▶ _SHORT TASK_: Only the number is wanted: how many lines of these entries contain the word "Every"?

[START GIVEN RECORDS]

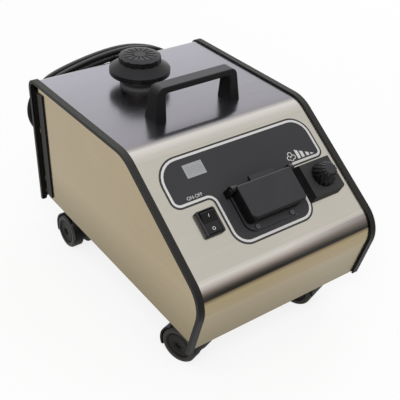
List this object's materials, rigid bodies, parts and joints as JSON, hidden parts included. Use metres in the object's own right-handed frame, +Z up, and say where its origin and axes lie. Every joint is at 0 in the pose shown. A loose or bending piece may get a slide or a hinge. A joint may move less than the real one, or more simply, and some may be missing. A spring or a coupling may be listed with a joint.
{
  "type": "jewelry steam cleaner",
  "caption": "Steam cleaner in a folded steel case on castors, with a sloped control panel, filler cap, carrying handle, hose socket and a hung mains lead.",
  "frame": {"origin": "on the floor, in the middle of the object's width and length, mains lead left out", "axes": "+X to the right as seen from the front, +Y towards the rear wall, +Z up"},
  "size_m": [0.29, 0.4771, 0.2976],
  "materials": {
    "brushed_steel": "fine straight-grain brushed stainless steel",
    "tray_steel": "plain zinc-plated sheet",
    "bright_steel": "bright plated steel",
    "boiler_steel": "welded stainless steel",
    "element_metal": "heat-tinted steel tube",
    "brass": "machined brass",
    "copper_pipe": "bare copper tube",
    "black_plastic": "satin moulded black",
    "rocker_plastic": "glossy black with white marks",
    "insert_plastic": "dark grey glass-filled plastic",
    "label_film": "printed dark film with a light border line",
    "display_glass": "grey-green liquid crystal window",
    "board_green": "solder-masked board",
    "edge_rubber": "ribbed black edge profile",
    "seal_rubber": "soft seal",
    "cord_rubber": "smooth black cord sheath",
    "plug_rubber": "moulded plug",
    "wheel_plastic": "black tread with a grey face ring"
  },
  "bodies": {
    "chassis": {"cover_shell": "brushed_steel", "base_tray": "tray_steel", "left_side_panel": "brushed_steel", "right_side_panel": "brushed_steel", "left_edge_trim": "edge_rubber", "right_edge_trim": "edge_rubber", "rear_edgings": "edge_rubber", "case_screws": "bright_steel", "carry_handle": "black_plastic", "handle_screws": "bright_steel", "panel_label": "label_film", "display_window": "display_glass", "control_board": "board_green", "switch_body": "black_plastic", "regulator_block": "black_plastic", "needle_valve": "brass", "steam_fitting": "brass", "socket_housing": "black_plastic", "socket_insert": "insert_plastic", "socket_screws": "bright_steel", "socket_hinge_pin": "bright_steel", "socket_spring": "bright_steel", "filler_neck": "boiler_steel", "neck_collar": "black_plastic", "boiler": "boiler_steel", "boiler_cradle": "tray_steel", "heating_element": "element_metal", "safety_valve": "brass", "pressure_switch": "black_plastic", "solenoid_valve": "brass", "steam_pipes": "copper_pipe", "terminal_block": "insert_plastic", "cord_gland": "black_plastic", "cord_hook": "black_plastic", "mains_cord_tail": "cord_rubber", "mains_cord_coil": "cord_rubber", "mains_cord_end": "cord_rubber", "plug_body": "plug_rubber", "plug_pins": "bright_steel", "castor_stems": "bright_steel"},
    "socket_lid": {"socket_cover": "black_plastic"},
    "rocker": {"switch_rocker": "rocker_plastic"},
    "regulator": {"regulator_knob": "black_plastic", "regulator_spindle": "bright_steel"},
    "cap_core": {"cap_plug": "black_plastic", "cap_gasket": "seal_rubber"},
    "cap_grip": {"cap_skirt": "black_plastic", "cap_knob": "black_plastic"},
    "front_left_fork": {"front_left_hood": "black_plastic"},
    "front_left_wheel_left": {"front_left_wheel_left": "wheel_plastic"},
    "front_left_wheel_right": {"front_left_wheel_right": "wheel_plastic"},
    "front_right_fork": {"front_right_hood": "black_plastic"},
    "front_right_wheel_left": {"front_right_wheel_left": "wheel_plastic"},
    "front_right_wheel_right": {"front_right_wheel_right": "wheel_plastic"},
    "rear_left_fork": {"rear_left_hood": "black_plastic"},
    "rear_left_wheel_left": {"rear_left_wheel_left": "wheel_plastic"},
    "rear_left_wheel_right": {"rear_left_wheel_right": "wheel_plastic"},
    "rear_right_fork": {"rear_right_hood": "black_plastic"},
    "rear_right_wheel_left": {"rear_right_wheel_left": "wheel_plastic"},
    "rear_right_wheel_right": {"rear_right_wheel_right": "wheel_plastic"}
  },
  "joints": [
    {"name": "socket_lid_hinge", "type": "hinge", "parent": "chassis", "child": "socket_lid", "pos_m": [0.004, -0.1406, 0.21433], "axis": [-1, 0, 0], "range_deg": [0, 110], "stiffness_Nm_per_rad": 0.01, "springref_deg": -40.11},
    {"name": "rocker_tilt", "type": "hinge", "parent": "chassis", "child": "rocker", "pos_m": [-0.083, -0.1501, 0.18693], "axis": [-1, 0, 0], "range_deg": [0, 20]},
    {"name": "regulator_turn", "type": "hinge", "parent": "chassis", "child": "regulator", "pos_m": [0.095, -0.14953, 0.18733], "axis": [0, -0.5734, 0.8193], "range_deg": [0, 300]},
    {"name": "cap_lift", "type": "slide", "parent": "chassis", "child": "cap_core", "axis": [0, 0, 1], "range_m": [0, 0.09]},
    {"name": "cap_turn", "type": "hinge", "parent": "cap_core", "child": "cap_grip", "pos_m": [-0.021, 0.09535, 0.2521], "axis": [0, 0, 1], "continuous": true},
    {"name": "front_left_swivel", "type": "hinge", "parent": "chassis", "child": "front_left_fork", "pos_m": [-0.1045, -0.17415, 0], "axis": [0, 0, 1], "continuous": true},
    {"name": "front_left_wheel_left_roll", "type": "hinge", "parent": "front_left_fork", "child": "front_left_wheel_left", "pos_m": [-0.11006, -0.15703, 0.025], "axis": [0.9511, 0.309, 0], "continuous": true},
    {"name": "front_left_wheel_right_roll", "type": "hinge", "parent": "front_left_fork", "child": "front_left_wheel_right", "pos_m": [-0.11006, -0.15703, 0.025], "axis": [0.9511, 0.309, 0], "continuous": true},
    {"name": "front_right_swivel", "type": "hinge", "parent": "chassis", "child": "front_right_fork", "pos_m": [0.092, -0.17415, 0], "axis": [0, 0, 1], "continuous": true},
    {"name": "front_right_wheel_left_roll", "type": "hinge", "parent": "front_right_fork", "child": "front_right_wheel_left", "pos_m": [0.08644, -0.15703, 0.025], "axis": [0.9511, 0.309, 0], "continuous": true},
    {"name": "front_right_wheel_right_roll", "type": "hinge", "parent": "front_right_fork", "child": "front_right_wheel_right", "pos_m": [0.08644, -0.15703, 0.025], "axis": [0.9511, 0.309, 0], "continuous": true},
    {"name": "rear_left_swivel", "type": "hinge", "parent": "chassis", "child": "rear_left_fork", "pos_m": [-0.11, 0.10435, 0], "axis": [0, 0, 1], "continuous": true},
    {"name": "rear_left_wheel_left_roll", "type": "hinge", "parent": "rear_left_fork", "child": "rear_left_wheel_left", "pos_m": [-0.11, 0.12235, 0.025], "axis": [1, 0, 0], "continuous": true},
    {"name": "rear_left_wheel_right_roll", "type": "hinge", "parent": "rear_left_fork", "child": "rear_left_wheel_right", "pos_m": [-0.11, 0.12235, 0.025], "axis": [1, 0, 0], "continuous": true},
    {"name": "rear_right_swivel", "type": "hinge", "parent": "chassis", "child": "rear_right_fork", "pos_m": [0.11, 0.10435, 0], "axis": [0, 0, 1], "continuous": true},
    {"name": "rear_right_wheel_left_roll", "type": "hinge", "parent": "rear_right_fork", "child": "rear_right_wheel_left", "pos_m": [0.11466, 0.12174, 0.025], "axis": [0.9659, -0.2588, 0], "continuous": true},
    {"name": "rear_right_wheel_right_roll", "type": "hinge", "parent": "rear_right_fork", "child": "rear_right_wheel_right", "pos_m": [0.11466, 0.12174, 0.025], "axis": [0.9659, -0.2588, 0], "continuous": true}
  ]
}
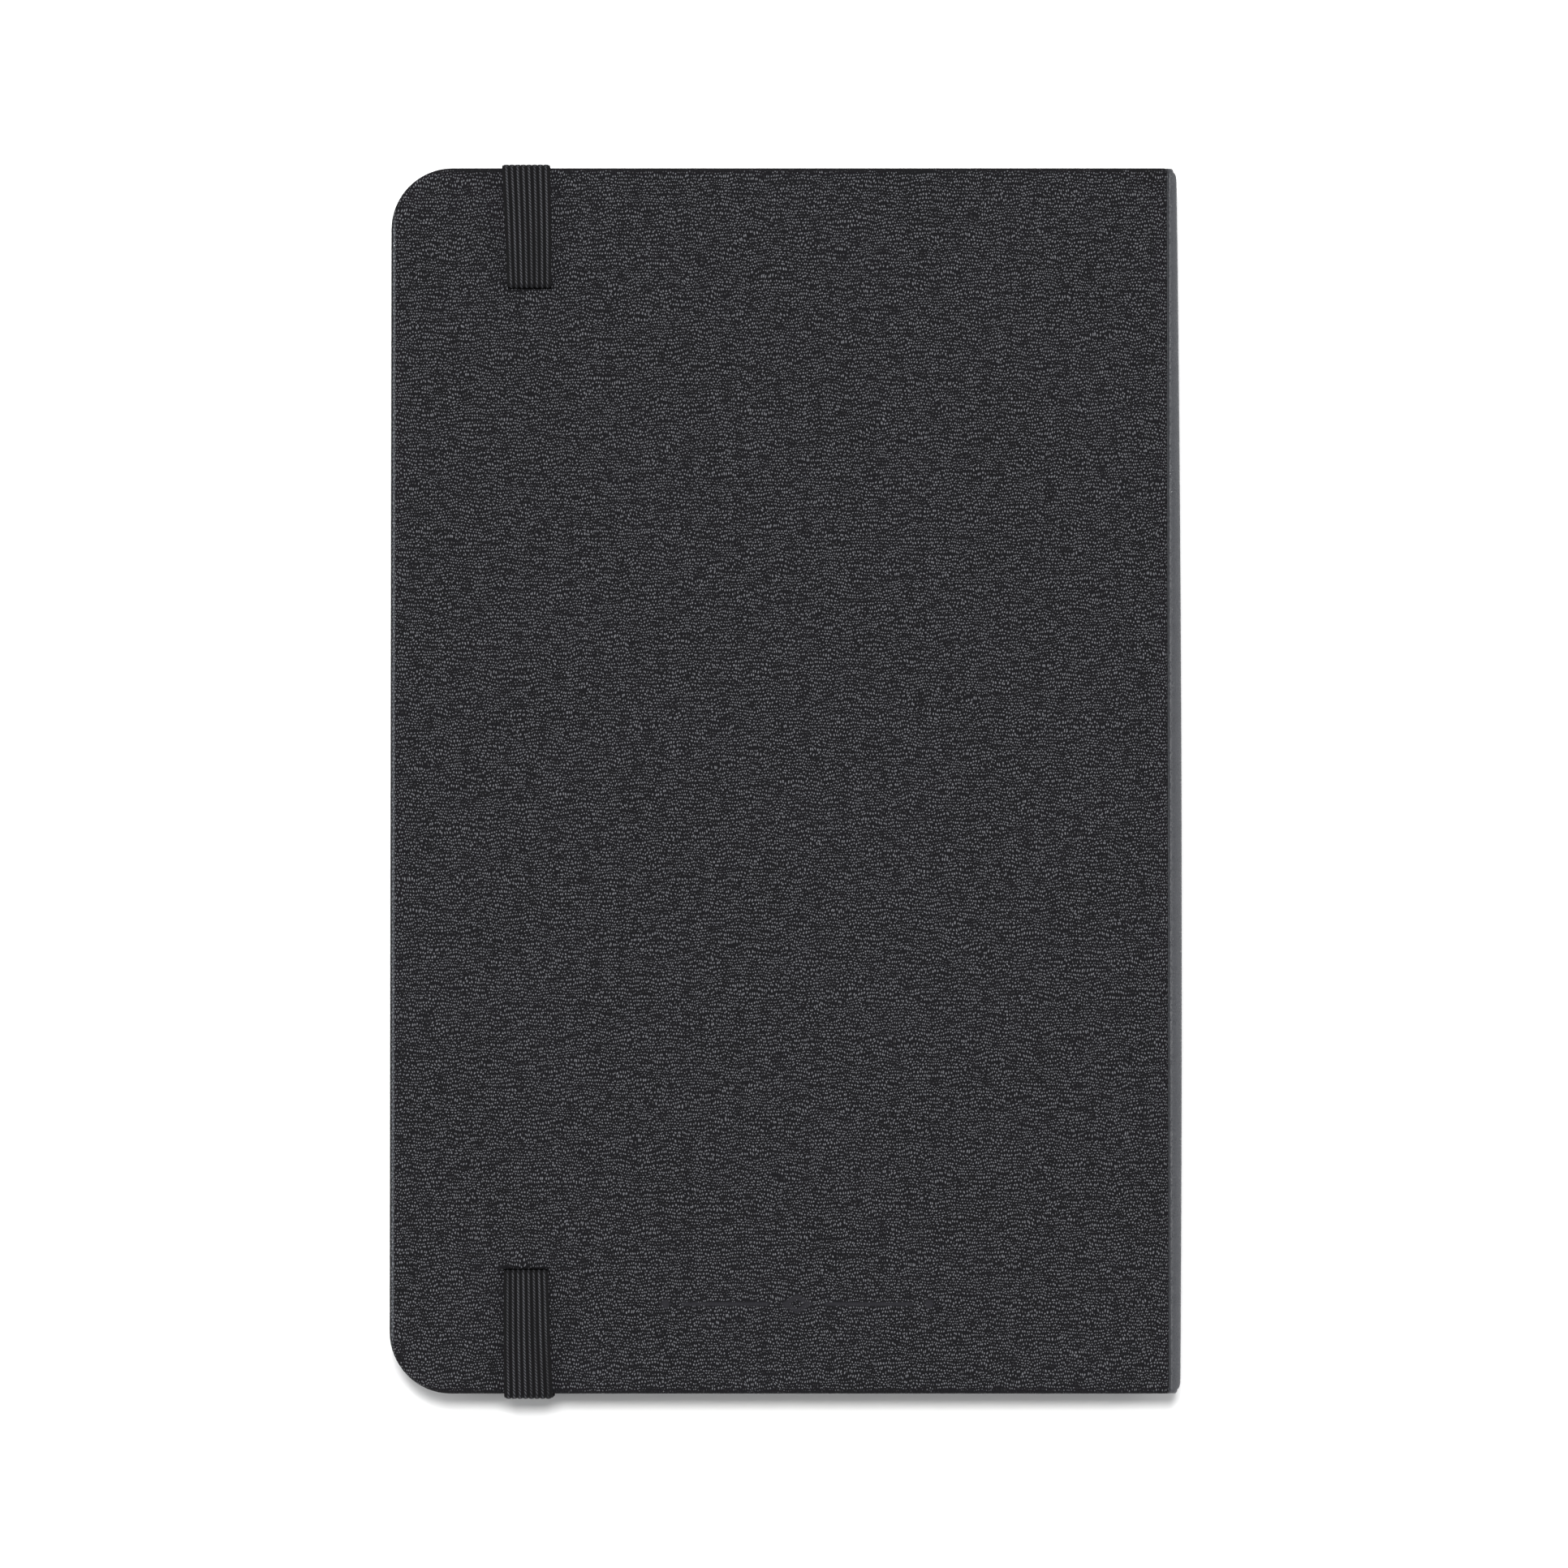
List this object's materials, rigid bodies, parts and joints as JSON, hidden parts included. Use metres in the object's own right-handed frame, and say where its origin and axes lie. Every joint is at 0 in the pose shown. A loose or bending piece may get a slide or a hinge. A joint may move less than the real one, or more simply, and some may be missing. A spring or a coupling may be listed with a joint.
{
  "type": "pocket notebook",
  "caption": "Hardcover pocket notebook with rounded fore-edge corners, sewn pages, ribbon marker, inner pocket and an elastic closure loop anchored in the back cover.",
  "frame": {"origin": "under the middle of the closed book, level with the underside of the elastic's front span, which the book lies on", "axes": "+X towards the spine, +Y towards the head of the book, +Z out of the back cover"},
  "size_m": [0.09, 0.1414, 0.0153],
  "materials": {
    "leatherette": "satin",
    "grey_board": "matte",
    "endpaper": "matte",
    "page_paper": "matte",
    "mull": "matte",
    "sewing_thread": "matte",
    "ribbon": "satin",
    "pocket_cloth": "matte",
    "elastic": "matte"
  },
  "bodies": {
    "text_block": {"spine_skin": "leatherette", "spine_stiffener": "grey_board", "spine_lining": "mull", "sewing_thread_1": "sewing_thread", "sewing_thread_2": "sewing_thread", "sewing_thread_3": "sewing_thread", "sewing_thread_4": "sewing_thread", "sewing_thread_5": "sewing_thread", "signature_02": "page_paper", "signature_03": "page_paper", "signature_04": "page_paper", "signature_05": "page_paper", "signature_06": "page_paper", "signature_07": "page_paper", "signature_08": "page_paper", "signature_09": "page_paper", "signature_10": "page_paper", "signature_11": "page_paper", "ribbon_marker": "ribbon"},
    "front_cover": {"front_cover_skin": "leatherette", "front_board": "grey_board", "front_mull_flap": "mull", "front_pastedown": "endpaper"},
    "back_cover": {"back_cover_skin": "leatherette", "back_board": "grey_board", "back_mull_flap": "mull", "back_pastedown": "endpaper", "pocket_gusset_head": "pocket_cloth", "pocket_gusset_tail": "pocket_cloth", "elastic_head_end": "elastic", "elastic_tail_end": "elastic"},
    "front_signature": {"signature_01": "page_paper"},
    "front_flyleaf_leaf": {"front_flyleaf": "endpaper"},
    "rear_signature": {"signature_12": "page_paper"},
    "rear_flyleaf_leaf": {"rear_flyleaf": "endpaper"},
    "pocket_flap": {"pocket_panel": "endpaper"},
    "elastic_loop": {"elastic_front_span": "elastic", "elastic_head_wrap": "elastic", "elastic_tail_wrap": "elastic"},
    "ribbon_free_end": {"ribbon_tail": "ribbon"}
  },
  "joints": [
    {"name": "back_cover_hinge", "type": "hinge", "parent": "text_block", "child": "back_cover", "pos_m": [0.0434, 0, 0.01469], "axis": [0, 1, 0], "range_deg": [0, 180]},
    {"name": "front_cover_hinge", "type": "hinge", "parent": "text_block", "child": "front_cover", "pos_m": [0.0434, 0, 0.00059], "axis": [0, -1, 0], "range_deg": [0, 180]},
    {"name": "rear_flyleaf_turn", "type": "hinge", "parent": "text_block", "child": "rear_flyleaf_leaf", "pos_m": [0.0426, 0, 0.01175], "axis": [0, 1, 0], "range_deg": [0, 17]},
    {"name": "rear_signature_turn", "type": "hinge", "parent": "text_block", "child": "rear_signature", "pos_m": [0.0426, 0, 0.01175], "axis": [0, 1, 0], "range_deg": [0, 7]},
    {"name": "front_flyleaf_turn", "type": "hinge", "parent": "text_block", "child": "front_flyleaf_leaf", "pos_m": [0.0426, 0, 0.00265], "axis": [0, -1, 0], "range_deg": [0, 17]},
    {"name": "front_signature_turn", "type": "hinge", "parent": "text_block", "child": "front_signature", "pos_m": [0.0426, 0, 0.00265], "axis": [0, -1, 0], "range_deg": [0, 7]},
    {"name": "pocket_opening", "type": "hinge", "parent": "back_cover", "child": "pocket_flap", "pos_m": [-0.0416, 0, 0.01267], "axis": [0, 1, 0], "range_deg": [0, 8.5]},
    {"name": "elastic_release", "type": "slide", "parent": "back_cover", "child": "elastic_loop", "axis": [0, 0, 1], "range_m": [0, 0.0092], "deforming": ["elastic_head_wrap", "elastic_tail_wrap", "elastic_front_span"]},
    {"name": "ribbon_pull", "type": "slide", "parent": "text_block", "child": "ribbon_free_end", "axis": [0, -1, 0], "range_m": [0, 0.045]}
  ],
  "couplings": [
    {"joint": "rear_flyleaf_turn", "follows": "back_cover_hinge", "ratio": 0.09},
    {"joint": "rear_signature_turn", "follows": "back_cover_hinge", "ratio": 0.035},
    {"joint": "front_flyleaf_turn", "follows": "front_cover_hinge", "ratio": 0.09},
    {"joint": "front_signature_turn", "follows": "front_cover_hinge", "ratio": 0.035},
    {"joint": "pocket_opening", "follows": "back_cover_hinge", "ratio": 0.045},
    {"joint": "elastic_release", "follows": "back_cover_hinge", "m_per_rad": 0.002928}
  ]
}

[END GIVEN RECORDS]

▶ _SOLUTION FOR THIS TASK_: 2